- Data section -
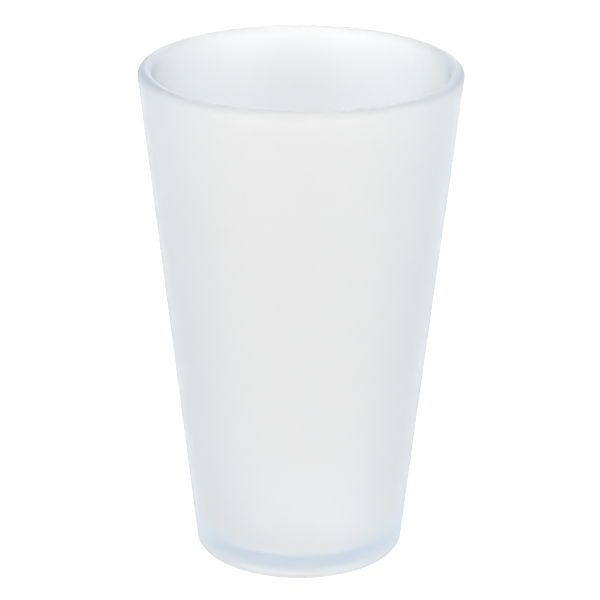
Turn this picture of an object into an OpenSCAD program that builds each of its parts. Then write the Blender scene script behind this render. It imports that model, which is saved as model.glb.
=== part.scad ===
// Pint tumbler moulded in one piece: a straight tapered cup with a full-round lip,
// a thick floor with a rounded inside corner, and a foot ring around a shallow recess.
// The origin is the centre of the resting face, and +Z points up along the axis.

/* [Body] */
// Height from the resting face to the top of the lip
height = 145.6; // [120:0.2:180]
// Outside diameter at the widest part of the lip
lip_d = 92; // [80:0.5:112]
// Outside diameter that the straight wall has where it reaches the resting face
foot_d = 60.2; // [50:0.2:74]

/* [Wall] */
// Wall thickness at the lip, which is also the diameter of the full-round lip
lip_wall = 4.2; // [3:0.1:6]
// Wall thickness at the level of the inside floor
floor_wall = 4.4; // [3.4:0.1:6]

/* [Floor] */
// Height of the inside floor above the resting face
floor_h = 5.6; // [4.6:0.1:9]
// Radius of the corner between the inside floor and the wall
floor_corner_r = 6; // [2:0.5:12]

/* [Foot] */
// Radius of the outside edge of the foot
foot_edge_r = 2.2; // [1:0.1:2.8]
// Width of the foot ring, from the wall's outside line to the edge of the recess
ring_w = 6.4; // [5:0.2:10]
// Depth of the recess in the underside
recess_depth = 1.2; // [0.6:0.1:2]
// Radius of both edges of the step between the foot ring and the recess
recess_edge_r = 0.5; // [0.2:0.05:0.8]

/* [Moulding gate] */
// Diameter of the gate dimple in the middle of the recess
gate_d = 8; // [4:0.5:14]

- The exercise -
From the listing above, find the number of lines with the word "which" in them. Answer with the number only.

- Answer to this task -
2